USA Regional Autism Network names McDaniel new director
Working with a local summer camp for children and adults with special needs as a teenager ignited Michelle McDaniel’s lifelong passion for serving those with disabilities.
By Michelle Ryan
Michelle McDaniel, who was recently named director of the University of South Alabama Regional Autism Network (USARAN), brings extensive experience and a strong connection to the educational system to her role.
“I am passionate about providing meaningful opportunities and services to those with disabilities and their families across our community and continuing to strive for better outcomes,” she said.
Previously, she worked as a program coordinator for The CORE Project Inc., a local nonprofit corporation that provides clinical care, educational opportunities and support for those with special needs, and as director of community resources and marketing for the Autism Society of Alabama.
For more than two decades, McDaniel has served individuals with disabilities and their families through her work in early childhood and elementary education, and early intervention.
She was director of one of the first inclusive preschools in Mobile County. Early in her career, she provided trainings and technical assistance to other childcare providers across the community so that more daycares could feel comfortable serving children with disabilities alongside their typically developing peers.
McDaniel served as vice president of the Gulf Coast Child Development Association and later as co-chair of the Early Intervention Council of Southwest Alabama. She was the first Sibshop facilitator in Alabama, providing a program for siblings of autistic individuals to connect with others who share similar experiences. She is also trained in the SCERTS Model, an educational approach for teaching children diagnosed with autism spectrum disorders.
“I am excited to carry on the mission of the USA Regional Autism Network,” McDaniel said. “Community education and advocacy for autistic individuals and their families have been an important focus over the past decade for me, and I am especially passionate about improving access to services in rural communities.”

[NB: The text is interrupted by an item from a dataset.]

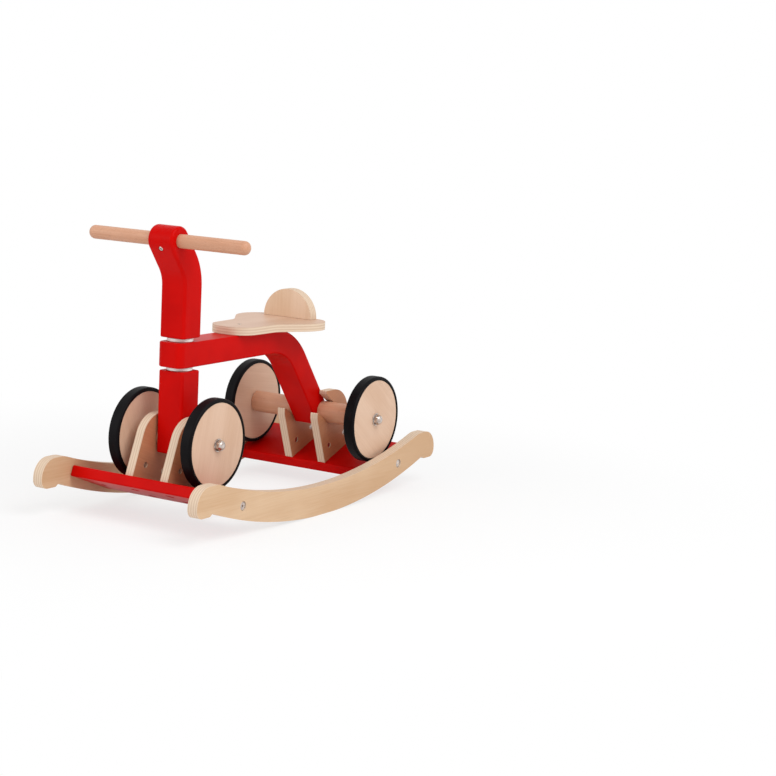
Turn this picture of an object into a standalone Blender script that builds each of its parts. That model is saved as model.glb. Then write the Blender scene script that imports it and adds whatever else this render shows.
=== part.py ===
"""A rocking ride-on toy in painted wood and birch plywood: a four-wheeled sit-on bolted into a rocker base.

X runs to the rider's left, -Y to the front and Z up. The origin is on the floor, midway between the axles.
Outlines in the side view are pairs of (distance along Y, height).
"""

import math

import bmesh
import bpy
from mathutils import Matrix, Vector

# Fits
GAP = 0.0003                    # between pieces that touch
HOLE_SLACK = 0.0005             # left free at the end of a blind hole
FLAT_ANGLE = 0.1                # degrees up to which neighbouring faces count as one flat
SHARP_ANGLE = 40.0              # degrees between two faces from which their edge is rounded
ARC_STEP = 18.0                 # degrees of a corner arc that one flat takes
WHEEL_FLATS = 32
ROUND_FLATS = 24
SHAFT_FLATS = 12
BOLT_FLATS = 10
BARREL_FLATS = 12

# Wheels
WHEELBASE = 0.3824
DISC_RADIUS = 0.0680
DISC_THICKNESS = 0.0180
DISC_CHAMFER = 0.0012
TYRE_RADIUS = 0.0742
TYRE_WIDTH = 0.0202
TREAD_ROUNDING = 0.0038
GROOVE_WIDTH = 0.0080
GROOVE_DEPTH = 0.0020
HUB_BUSH_RADIUS = 0.0065

# Axles
AXLE_RADIUS = 0.0040
WASHER_RADIUS = 0.0108
WASHER_THICKNESS = 0.0012
NUT_RADIUS = 0.0090
NUT_HEIGHT = 0.0055
CAP_RADIUS = 0.0080
CAP_HEIGHT = 0.0050
SPACER_RADIUS = 0.0185
FRONT_SPACER_LENGTH = 0.03775
REAR_SPACER_LENGTH = 0.09125

# Frame: heights are counted from the axles
POST_WIDTH = 0.0485
POST_DEPTH = 0.0460
LEG_BELOW_AXLE = 0.0228
FRONT_LEG_LENGTH = 0.1335
BEAM_DEPTH = 0.0403
BEAM_NOSE = 0.0295              # from the steering axis to the beam's front face
BEAM_BEND_RADIUS = 0.1000       # on the centre line
REAR_LEG_ANGLE = 53.2           # below the horizontal
AXLE_BEHIND_LEG = 0.0034        # from the rear leg's centre line to the axle
HEEL_RADIUS = 0.0140
POST_CORNER_HEIGHT = 0.1040     # from the post's foot to the corner of its bend
POST_LEAN = 36.0
POST_LEAN_LENGTH = 0.0647       # from that corner to the handlebar
POST_BEND_RADIUS = 0.0700       # on the centre line
EDGE_ROUNDING = 0.0050          # long edges of the post and the front leg
NOSE_ROUNDING = 0.0125          # upright edges of the beam's front end
RIM_ROUNDING = 0.0025           # every other painted edge

# Steering
SPINDLE_RADIUS = 0.0060
SPINDLE_IN_POST = 0.0400
SPINDLE_IN_LEG = 0.0600
BUSH_RADIUS = 0.0090
STEERING_DISC_RADIUS = 0.0210
STEERING_DISC_THICKNESS = 0.0055
STEERING_PLAY = 1.5             # degrees each way that the front cradles leave

# Handlebar
BAR_LENGTH = 0.3100
BAR_RADIUS = 0.0110
BAR_END_ROUNDING = 0.0095

# Seat and backrest
SEAT_THICKNESS = 0.0130
SEAT_FRONT = 0.1155             # from the steering axis to the seat's front edge
SEAT_NOSE_HALF = 0.0395
SEAT_WAIST_HALF = 0.0435
SEAT_REAR_HALF = 0.0815
SEAT_LENGTH = 0.2030
SEAT_SIDE = 0.0570              # from the seat's rear edge to its shoulder
SEAT_FLARE = 0.0570             # from the shoulder to the waist
SEAT_NOSE_RADIUS = 0.0360
SEAT_WAIST_RADIUS = 0.0250
SEAT_SHOULDER_RADIUS = 0.0600
SEAT_CORNER_RADIUS = 0.0380
PLY_ROUNDING = 0.0040
BACKREST_RADIUS = 0.0482
BACKREST_THICKNESS = 0.0180
BACKREST_SETBACK = 0.0038       # from the seat's rear edge to the backrest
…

She has collaborated with agencies and individuals across Alabama to provide community trainings, workshops, and conferences. Her goal is to build upon those collaborations with community partners to educate autistic individuals, their families, and the professionals who serve them about available resources and how to best access them.

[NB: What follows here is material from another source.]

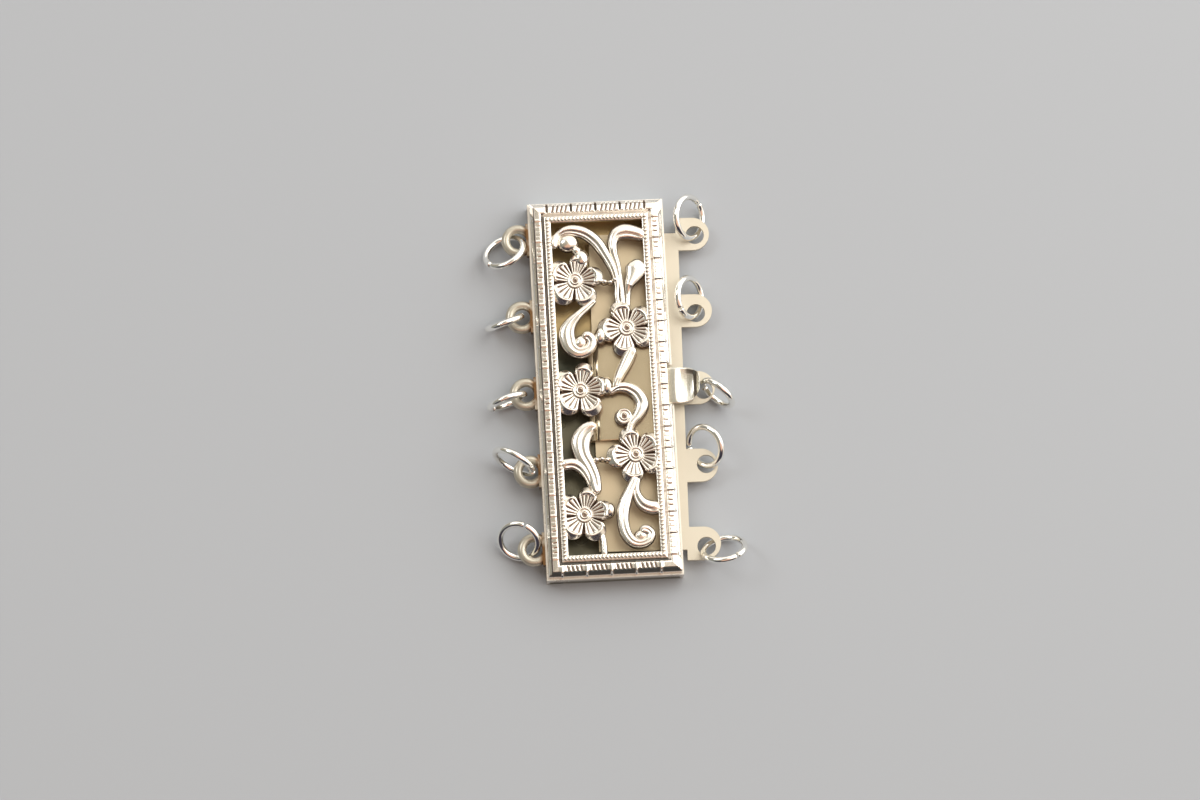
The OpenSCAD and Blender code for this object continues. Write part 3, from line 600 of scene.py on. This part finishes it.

McDaniel holds a bachelor’s degree in psychology and a master’s degree in collaborative special education, both from the University of South Alabama, where she received the Chronis Award for Special Education as a graduate student.
She began her journey in the field as a teenager working as a volunteer counselor at Camp SMILE, a local summer camp for children and adults with special needs. Her experience there ignited a lifelong passion for serving individuals with disabilities.